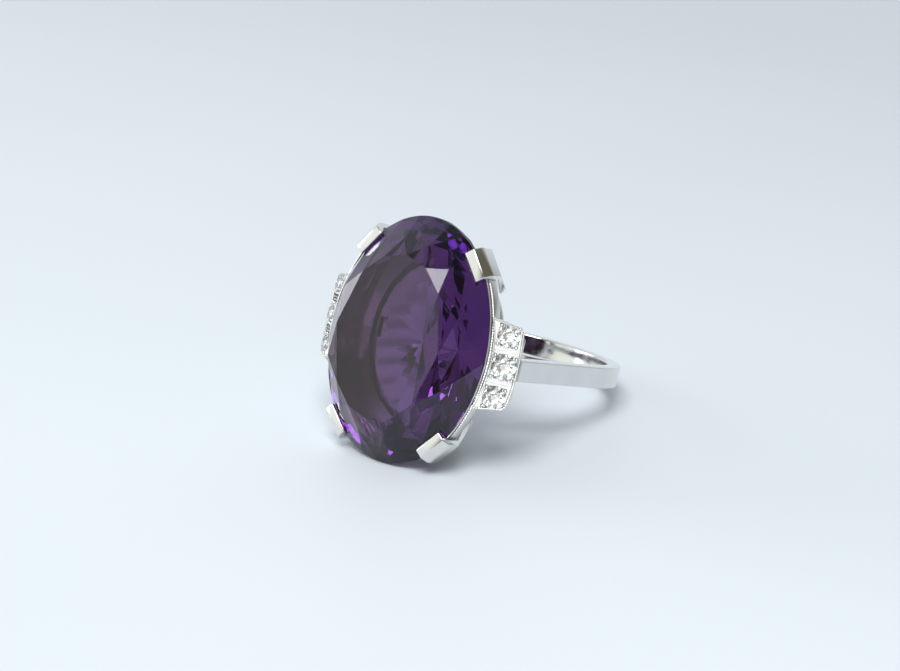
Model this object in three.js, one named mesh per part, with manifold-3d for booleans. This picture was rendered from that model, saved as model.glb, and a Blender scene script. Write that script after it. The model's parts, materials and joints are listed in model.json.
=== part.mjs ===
// A cocktail ring: a large oval faceted stone held by four flat claws, a sloping plate of three small
// round stones on each long side of it, and a slim U-shaped shank. Millimetres, +Z up.
//
// Each piece is drawn standing up, in the ring's own frame: the finger hole's centre is the origin, its
// axis is Y, and the stone's table faces +Z. The ring is then laid on its side, as it rests on a table:
// on the stone's lower end and on the back edge of the shank.
import * as THREE from "three";
import { mergeVertices } from "three/addons/utils/BufferGeometryUtils.js";
import Module from "manifold-3d";

const wasm = await Module();
wasm.setup();

// Driving dimensions.
const FINGER_HOLE_R = 8.35;
const SHANK_THICKNESS = 1.2;
const SHANK_SHOULDER_WIDTH = 1.72;
const SHANK_BACK_WIDTH = 1.84;
const STONE_HALF_WIDTH = 7.63;
const STONE_HALF_LENGTH = 10;
const GIRDLE_Z = 14.8;
const GIRDLE_THICKNESS = 0.35;
const CROWN_HEIGHT = 2.7;
const SOLDER_GAP = 0.03;

// The rails along each long side of the large stone, from claw to claw. offset is the outer face's
// distance outside the stone's edge.
const SIDE_HALF_TURN = THREE.MathUtils.degToRad(44);
const BEZEL = { offset: 0.12, wall: 0.3, low: GIRDLE_Z - 0.32, high: GIRDLE_Z + 0.04 };
const GALLERY = { offset: 0.04, wall: 0.45, low: GIRDLE_Z - 1.42, high: GIRDLE_Z - 0.42 };

// The basket is a tapering wall round the stone's pavilion, standing on the base rail.
const BASE = { halfWidth: 5.1, halfLength: 6.6, wall: 0.8, low: 8.6, high: 9.4 };
const BASKET = { halfWidth: 7.28, halfLength: 9.1, wall: 0.4, high: GIRDLE_Z - 2.1 };

// Each claw stands on the outline at its own angle of the ellipse, measured from +X towards +Y.
const CLAW_ANGLES = {
  claw_upper_right: THREE.MathUtils.degToRad(47),
  claw_upper_left: THREE.MathUtils.degToRad(136),
  claw_lower_left: THREE.MathUtils.degToRad(233),
  claw_lower_right: THREE.MathUtils.degToRad(-48),
};
const CLAW_TOP_WIDTH = 2.55;
const CLAW_FOOT_WIDTH = 1.3;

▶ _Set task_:
Every line of the data above should be copied exactly.

▶ _Solution to the exercise_:
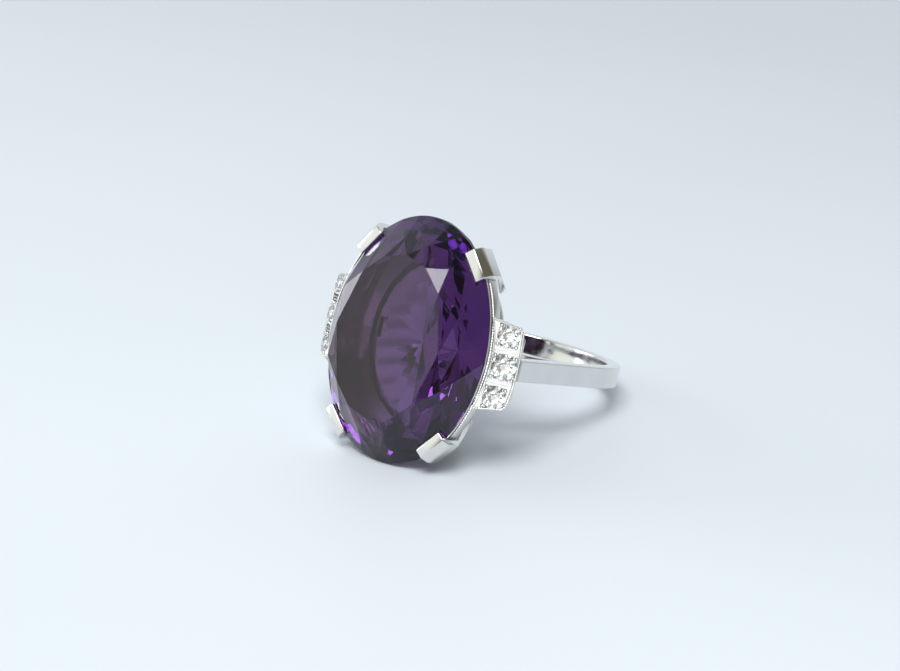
Model this object in three.js, one named mesh per part, with manifold-3d for booleans. This picture was rendered from that model, saved as model.glb, and a Blender scene script. Write that script after it. The model's parts, materials and joints are listed in model.json.
=== part.mjs ===
// A cocktail ring: a large oval faceted stone held by four flat claws, a sloping plate of three small
// round stones on each long side of it, and a slim U-shaped shank. Millimetres, +Z up.
//
// Each piece is drawn standing up, in the ring's own frame: the finger hole's centre is the origin, its
// axis is Y, and the stone's table faces +Z. The ring is then laid on its side, as it rests on a table:
// on the stone's lower end and on the back edge of the shank.
import * as THREE from "three";
import { mergeVertices } from "three/addons/utils/BufferGeometryUtils.js";
import Module from "manifold-3d";

const wasm = await Module();
wasm.setup();

// Driving dimensions.
const FINGER_HOLE_R = 8.35;
const SHANK_THICKNESS = 1.2;
const SHANK_SHOULDER_WIDTH = 1.72;
const SHANK_BACK_WIDTH = 1.84;
const STONE_HALF_WIDTH = 7.63;
const STONE_HALF_LENGTH = 10;
const GIRDLE_Z = 14.8;
const GIRDLE_THICKNESS = 0.35;
const CROWN_HEIGHT = 2.7;
const SOLDER_GAP = 0.03;

// The rails along each long side of the large stone, from claw to claw. offset is the outer face's
// distance outside the stone's edge.
const SIDE_HALF_TURN = THREE.MathUtils.degToRad(44);
const BEZEL = { offset: 0.12, wall: 0.3, low: GIRDLE_Z - 0.32, high: GIRDLE_Z + 0.04 };
const GALLERY = { offset: 0.04, wall: 0.45, low: GIRDLE_Z - 1.42, high: GIRDLE_Z - 0.42 };

// The basket is a tapering wall round the stone's pavilion, standing on the base rail.
const BASE = { halfWidth: 5.1, halfLength: 6.6, wall: 0.8, low: 8.6, high: 9.4 };
const BASKET = { halfWidth: 7.28, halfLength: 9.1, wall: 0.4, high: GIRDLE_Z - 2.1 };

// Each claw stands on the outline at its own angle of the ellipse, measured from +X towards +Y.
const CLAW_ANGLES = {
  claw_upper_right: THREE.MathUtils.degToRad(47),
  claw_upper_left: THREE.MathUtils.degToRad(136),
  claw_lower_left: THREE.MathUtils.degToRad(233),
  claw_lower_right: THREE.MathUtils.degToRad(-48),
};
const CLAW_TOP_WIDTH = 2.55;
const CLAW_FOOT_WIDTH = 1.3;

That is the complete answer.